Short exercise: Reproduce the listing verbatim.

Information supplied:
%%
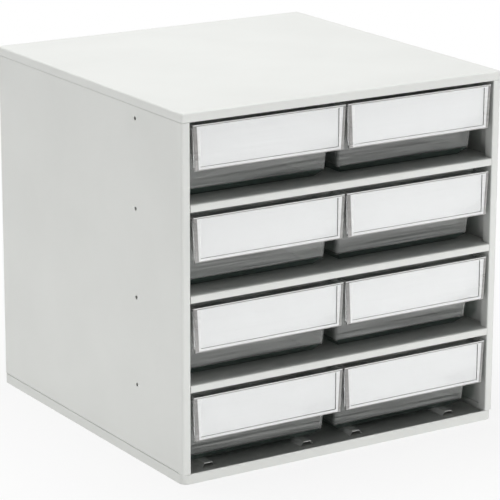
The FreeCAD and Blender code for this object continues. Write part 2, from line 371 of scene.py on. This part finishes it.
stageLook = {
    "floorReach": 4.0,
    "floorShade": (0.80, 0.80, 0.795),
    "floorNoise": 3.0,
    "floorDeviation": 0.002,
    "floorRoughness": 0.9,
    "floorSpecular": 0.1,
    "whiteShare": 0.85,                    # of plain white that the camera sees in the floor by the cabinet
    "shadowReach": (0.30, 0.75),           # over this stretch it turns to plain white
    "worldLevel": 0.11,                    # of plain white, where the world only lights the cabinet
    "mattDepth": 0.5,                      # under this diffuse depth a ray has met no matt surface
}


def makeFloor():
    form = bmesh.new()
    bmesh.ops.create_grid(form, x_segments=1, y_segments=1, size=stageLook["floorReach"])
    floor = newPiece("studioFloor", form)
    material, tree, shader = newMaterial("paleFloor")
    tree.links.new(tintBetween(tree, noiseOn(tree, stageLook["floorNoise"]), stageLook["floorShade"],
                               stageLook["floorDeviation"]), shader.inputs["Base Color"])
    shader.inputs["Roughness"].default_value = stageLook["floorRoughness"]
    shader.inputs["Specular IOR Level"].default_value = stageLook["floorSpecular"]
    place = tree.nodes.new("ShaderNodeTexCoord")
    away = tree.nodes.new("ShaderNodeVectorMath")
    away.operation = "LENGTH"
    tree.links.new(place.outputs["Object"], away.inputs[0])
    fade = remap(tree, away.outputs["Value"], stageLook["whiteShare"], 1.0, *stageLook["shadowReach"])
    seen = tree.nodes.new("ShaderNodeLightPath")
    white = addNode(tree, "ShaderNodeEmission", Color=(1, 1, 1, 1), Strength=1.0)
    both = tree.nodes.new("ShaderNodeMixShader")
    tree.links.new(combine(tree, "MULTIPLY", seen.outputs["Is Camera Ray"], fade), both.inputs["Fac"])
    tree.links.new(shader.outputs[0], both.inputs[1])
    tree.links.new(white.outputs[0], both.inputs[2])
    tree.links.new(both.outputs[0], tree.nodes["Material Output"].inputs["Surface"])
    floor.data.materials.append(material)


def makeWorld():
    world = bpy.data.worlds.new("studioWorld")
    scene.world = world
    world.use_nodes = True
    tree = world.node_tree
    backdrop = tree.nodes["Background"]
    backdrop.inputs["Color"].default_value = (1, 1, 1, 1)
    seen = tree.nodes.new("ShaderNodeLightPath")
    shown = combine(tree, "MAXIMUM", seen.outputs["Is Camera Ray"], seen.outputs["Is Glossy Ray"])
    shown = combine(tree, "MAXIMUM", shown, seen.outputs["Is Transmission Ray"])
    # white where it is looked at, and no lamp for what stands behind the plastic
    direct = combine(tree, "LESS_THAN", seen.outputs["Diffuse Depth"], stageLook["mattDepth"])
    shown = combine(tree, "MULTIPLY", shown, direct)
    tree.links.new(remap(tree, shown, stageLook["worldLevel"], 1.0, 0.0, 1.0), backdrop.inputs["Strength"])


# low strips light the front and the left side, and leave the shelf tops and the right inner wall in shade;
# a strip that the clear label panels mirrored would light the cards a second time
lampLooks = {
    "topBox": {"at": (-0.1, 0.1, 2.5), "aim": (-0.1, 0.1, 0.39), "size": (1.5, 1.5), "power": 51.0,
               "mirrored": True},
    "frontStrip": {"at": (0.85, -2.7, 0.08), "aim": (0, -0.2, 0.10), "size": (1.2, 0.14), "power": 46.0,
                   "mirrored": False},
    "leftStrip": {"at": (-2.5, 0.1, 0.10), "aim": (-0.2, 0, 0.10), "size": (2.0, 0.18), "power": 26.0,
                  "mirrored": False},
}


def makeLamps():
    for name, look in lampLooks.items():
        lamp = bpy.data.lights.new(name, "AREA")
        lamp.energy, lamp.shape = look["power"], "RECTANGLE"
        lamp.size, lamp.size_y = look["size"]
        thing = bpy.data.objects.new(name, lamp)
        scene.collection.objects.link(thing)
        # the plastic's own tint already lets lamp light through, so it isn't counted twice
        thing.visible_transmission = False
        thing.visible_glossy = look["mirrored"]
        thing.location = look["at"]
        towards = Vector(look["aim"]) - Vector(look["at"])
        thing.rotation_euler = towards.to_track_quat("-Z", "Y").to_euler()


cameraLook = {
    "at": (-1.5465, -2.4555, 0.9952),
    "turn": (74.4581, -0.2210, -32.4886),
    "lens": 194.239,
    "sensor": 36.0,
    "shift": (-0.02, -0.02),
}


def makeCamera():
    lens = bpy.data.cameras.new("photoCamera")
    lens.lens, lens.sensor_width = cameraLook["lens"], cameraLook["sensor"]
    lens.shift_x, lens.shift_y = cameraLook["shift"]
    camera = bpy.data.objects.new("photoCamera", lens)
    scene.collection.objects.link(camera)
    camera.location = cameraLook["at"]
    camera.rotation_euler = [math.radians(turn) for turn in cameraLook["turn"]]
    scene.camera = camera


makeFloor()
makeWorld()
makeLamps()
makeCamera()
scene.view_settings.view_transform = "Standard"
print("stage set")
%%
Answer for this exercise:
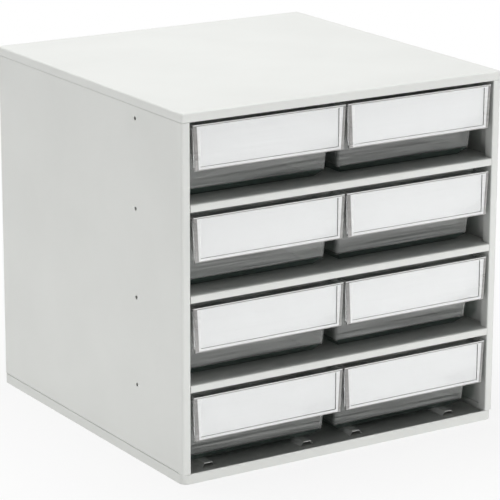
The FreeCAD and Blender code for this object continues. Write part 2, from line 371 of scene.py on. This part finishes it.
stageLook = {
    "floorReach": 4.0,
    "floorShade": (0.80, 0.80, 0.795),
    "floorNoise": 3.0,
    "floorDeviation": 0.002,
    "floorRoughness": 0.9,
    "floorSpecular": 0.1,
    "whiteShare": 0.85,                    # of plain white that the camera sees in the floor by the cabinet
    "shadowReach": (0.30, 0.75),           # over this stretch it turns to plain white
    "worldLevel": 0.11,                    # of plain white, where the world only lights the cabinet
    "mattDepth": 0.5,                      # under this diffuse depth a ray has met no matt surface
}


def makeFloor():
    form = bmesh.new()
    bmesh.ops.create_grid(form, x_segments=1, y_segments=1, size=stageLook["floorReach"])
    floor = newPiece("studioFloor", form)
    material, tree, shader = newMaterial("paleFloor")
    tree.links.new(tintBetween(tree, noiseOn(tree, stageLook["floorNoise"]), stageLook["floorShade"],
                               stageLook["floorDeviation"]), shader.inputs["Base Color"])
    shader.inputs["Roughness"].default_value = stageLook["floorRoughness"]
    shader.inputs["Specular IOR Level"].default_value = stageLook["floorSpecular"]
    place = tree.nodes.new("ShaderNodeTexCoord")
    away = tree.nodes.new("ShaderNodeVectorMath")
    away.operation = "LENGTH"
    tree.links.new(place.outputs["Object"], away.inputs[0])
    fade = remap(tree, away.outputs["Value"], stageLook["whiteShare"], 1.0, *stageLook["shadowReach"])
    seen = tree.nodes.new("ShaderNodeLightPath")
    white = addNode(tree, "ShaderNodeEmission", Color=(1, 1, 1, 1), Strength=1.0)
    both = tree.nodes.new("ShaderNodeMixShader")
    tree.links.new(combine(tree, "MULTIPLY", seen.outputs["Is Camera Ray"], fade), both.inputs["Fac"])
    tree.links.new(shader.outputs[0], both.inputs[1])
    tree.links.new(white.outputs[0], both.inputs[2])
    tree.links.new(both.outputs[0], tree.nodes["Material Output"].inputs["Surface"])
    floor.data.materials.append(material)


def makeWorld():
    world = bpy.data.worlds.new("studioWorld")
    scene.world = world
    world.use_nodes = True
    tree = world.node_tree
    backdrop = tree.nodes["Background"]
    backdrop.inputs["Color"].default_value = (1, 1, 1, 1)
    seen = tree.nodes.new("ShaderNodeLightPath")
    shown = combine(tree, "MAXIMUM", seen.outputs["Is Camera Ray"], seen.outputs["Is Glossy Ray"])
    shown = combine(tree, "MAXIMUM", shown, seen.outputs["Is Transmission Ray"])
    # white where it is looked at, and no lamp for what stands behind the plastic
    direct = combine(tree, "LESS_THAN", seen.outputs["Diffuse Depth"], stageLook["mattDepth"])
    shown = combine(tree, "MULTIPLY", shown, direct)
    tree.links.new(remap(tree, shown, stageLook["worldLevel"], 1.0, 0.0, 1.0), backdrop.inputs["Strength"])


# low strips light the front and the left side, and leave the shelf tops and the right inner wall in shade;
# a strip that the clear label panels mirrored would light the cards a second time
lampLooks = {
    "topBox": {"at": (-0.1, 0.1, 2.5), "aim": (-0.1, 0.1, 0.39), "size": (1.5, 1.5), "power": 51.0,
               "mirrored": True},
    "frontStrip": {"at": (0.85, -2.7, 0.08), "aim": (0, -0.2, 0.10), "size": (1.2, 0.14), "power": 46.0,
                   "mirrored": False},
    "leftStrip": {"at": (-2.5, 0.1, 0.10), "aim": (-0.2, 0, 0.10), "size": (2.0, 0.18), "power": 26.0,
                  "mirrored": False},
}


def makeLamps():
    for name, look in lampLooks.items():
        lamp = bpy.data.lights.new(name, "AREA")
        lamp.energy, lamp.shape = look["power"], "RECTANGLE"
        lamp.size, lamp.size_y = look["size"]
        thing = bpy.data.objects.new(name, lamp)
        scene.collection.objects.link(thing)
        # the plastic's own tint already lets lamp light through, so it isn't counted twice
        thing.visible_transmission = False
        thing.visible_glossy = look["mirrored"]
        thing.location = look["at"]
        towards = Vector(look["aim"]) - Vector(look["at"])
        thing.rotation_euler = towards.to_track_quat("-Z", "Y").to_euler()


cameraLook = {
    "at": (-1.5465, -2.4555, 0.9952),
    "turn": (74.4581, -0.2210, -32.4886),
    "lens": 194.239,
    "sensor": 36.0,
    "shift": (-0.02, -0.02),
}


def makeCamera():
    lens = bpy.data.cameras.new("photoCamera")
    lens.lens, lens.sensor_width = cameraLook["lens"], cameraLook["sensor"]
    lens.shift_x, lens.shift_y = cameraLook["shift"]
    camera = bpy.data.objects.new("photoCamera", lens)
    scene.collection.objects.link(camera)
    camera.location = cameraLook["at"]
    camera.rotation_euler = [math.radians(turn) for turn in cameraLook["turn"]]
    scene.camera = camera


makeFloor()
makeWorld()
makeLamps()
makeCamera()
scene.view_settings.view_transform = "Standard"
print("stage set")